> Required work: The material below contains a line with "the origin: on" and a line with "from math import cos, pi, radians, sin". Copy exactly those two lines and all lines between them.

> Collected data:
BEGIN

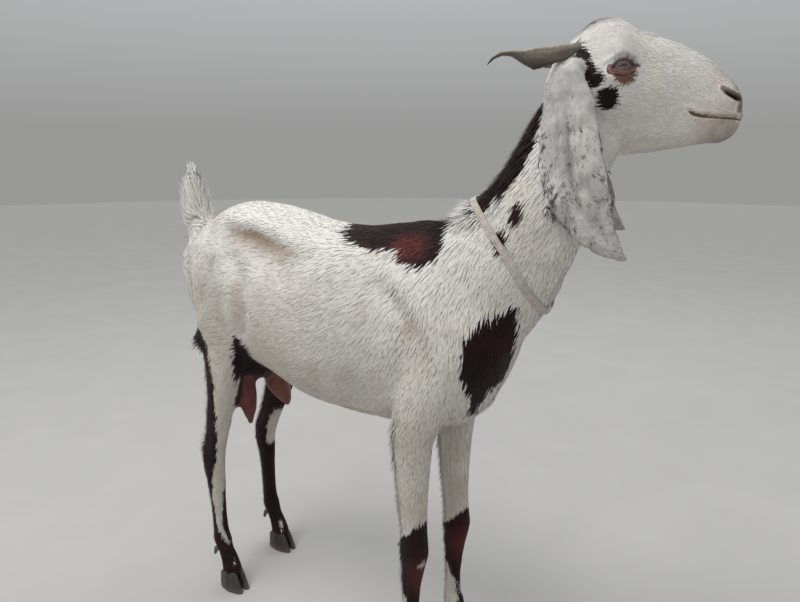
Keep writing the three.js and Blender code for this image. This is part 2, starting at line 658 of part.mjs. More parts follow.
function collar() {
  const crosswise = (radius) =>
    primitive(new THREE.CylinderGeometry(radius, radius, 300, LOOP.steps), place(LOOP.centre));
  const half = COLLAR.width / 2;
  const band = crosswise(LOOP.radius + half).subtract(crosswise(LOOP.radius - half));
  const front = primitive(new THREE.BoxGeometry(200, 300, 300), place([340, 0, 800]));
  const layer = (lift) => join([trunk(lift), neck(lift)]);
  return band.intersect(front).intersect(layer(COLLAR.lift + COLLAR.thick)).subtract(layer(COLLAR.lift));
}
add(goat, "collar", collar(), collarTape);

// ---------- the origin: on the floor, under the middle of the whole doe ----------
goat.updateMatrixWorld(true);
const box = new THREE.Box3().setFromObject(goat, true);
const middle = box.getCenter(new THREE.Vector3());
goat.position.set(-middle.x, -middle.y, -box.min.z);

const part = new THREE.Group();
part.add(goat);
export default part;
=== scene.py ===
"""A grown dairy doe with long hanging ears, standing still, life size.

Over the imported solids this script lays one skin, a coat of short hair in locks, the eyes, horns, claws and
collar. Shapes are worked out in millimetres in the doe's own frame: x to the nose, y to the doe's left, z up
from the floor.
"""
import itertools
from math import cos, pi, radians, sin

import bmesh
import bpy
import numpy as np
from mathutils import Matrix, Vector
from mathutils.bvhtree import BVHTree


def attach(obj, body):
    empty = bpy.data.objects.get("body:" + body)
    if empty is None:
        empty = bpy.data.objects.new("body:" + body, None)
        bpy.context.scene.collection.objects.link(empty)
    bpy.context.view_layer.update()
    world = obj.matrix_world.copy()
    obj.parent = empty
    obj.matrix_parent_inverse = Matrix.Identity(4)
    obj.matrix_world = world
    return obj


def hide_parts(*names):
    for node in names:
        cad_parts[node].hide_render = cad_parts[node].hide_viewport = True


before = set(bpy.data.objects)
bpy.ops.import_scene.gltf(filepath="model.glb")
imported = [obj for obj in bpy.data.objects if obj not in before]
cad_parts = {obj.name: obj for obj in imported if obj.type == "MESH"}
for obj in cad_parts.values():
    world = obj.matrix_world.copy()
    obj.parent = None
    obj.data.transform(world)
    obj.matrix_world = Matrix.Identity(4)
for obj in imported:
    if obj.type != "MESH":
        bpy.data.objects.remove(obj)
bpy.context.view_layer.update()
rng = np.random.default_rng(7)

MM = 0.001
ROW_SHIFT = np.array([-101.26, -2.26, 0.0])  # from the doe's own zero to the row's origin
RIGHT, LEFT = -1, 1

HEAD_AT = np.array([405.0, 55.0, 980.0])
HEAD_YAW, HEAD_PITCH = radians(11), radians(8)
EYE_RADIUS = 13.0
EYE = {side: np.array([47.0, side * 42.0, 30.0]) for side in (RIGHT, LEFT)}  # in the head's own frame
CORONET = 36.0  # height of the top of the claws

FLESH = {  # node: how far the coat stands over the skin, and over what length its facets are evened out
    "trunk": {"coat": 3.8, "even": 13},
    "neck": {"coat": 3.6, "even": 11},
    "head": {"coat": 1.5, "even": 5},
    "tail": {"coat": 7.0, "even": 8},
    "foreleg_right": {"coat": 2.2, "even": 5.5},
    "foreleg_left": {"coat": 2.2, "even": 5.5},
    "hindleg_right": {"coat": 2.2, "even": 5.5},
    "hindleg_left": {"coat": 2.2, "even": 5.5},
    "ear_right": {"coat": 0.6, "even": 3},
    "ear_left": {"coat": 0.6, "even": 3},
    "udder": {"coat": 0.8, "even": 9},
    "teat_right": {"coat": 0.15, "even": 4},
    "teat_left": {"coat": 0.15, "even": 4},
}
NAMES = list(FLESH)


# ---------- frames, colours and small helpers ----------
def to_row(points):
    return (np.asarray(points, float) + ROW_SHIFT) * MM


def to_own(points):
    return np.asarray(points, float) / MM - ROW_SHIFT


def turn_about(axis, angle):
    return np.array(Matrix.Rotation(angle, 3, axis))


HEAD_TURN = turn_about("Z", HEAD_YAW) @ turn_about("Y", HEAD_PITCH)


def to_head(points):
    return (points - HEAD_AT) @ HEAD_TURN


def from_head(points):
    return points @ HEAD_TURN.T + HEAD_AT


def linear(hex_colour):
    """An sRGB hex colour as linear red, green and blue."""
    parts = np.array([int(hex_colour[i : i + 2], 16) / 255 for i in (1, 3, 5)])
    return np.where(parts <= 0.04045, parts / 12.92, ((parts + 0.055) / 1.055) ** 2.4)


def unit(vectors):
    vectors = np.asarray(vectors, float)
    return vectors / np.maximum(np.linalg.norm(vectors, axis=-1, keepdims=True), 1e-9)


def ease(value, low, high):
    """0 below low, 1 above high, and a soft step between."""
    t = np.clip((value - low) / (high - low), 0, 1)
    return t * t * (3 - 2 * t)


def hump(points, at, reach):
    """1 at a point, falling softly to 0 at the given reach along x, y and z."""
    away = np.linalg.norm((points - np.array(at)) / np.array(reach), axis=-1)
    return np.where(away < 1, (1 - np.minimum(away, 1) ** 2) ** 2, 0)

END

> The response:
// ---------- the origin: on the floor, under the middle of the whole doe ----------
goat.updateMatrixWorld(true);
const box = new THREE.Box3().setFromObject(goat, true);
const middle = box.getCenter(new THREE.Vector3());
goat.position.set(-middle.x, -middle.y, -box.min.z);

const part = new THREE.Group();
part.add(goat);
export default part;
=== scene.py ===
"""A grown dairy doe with long hanging ears, standing still, life size.

Over the imported solids this script lays one skin, a coat of short hair in locks, the eyes, horns, claws and
collar. Shapes are worked out in millimetres in the doe's own frame: x to the nose, y to the doe's left, z up
from the floor.
"""
import itertools
from math import cos, pi, radians, sin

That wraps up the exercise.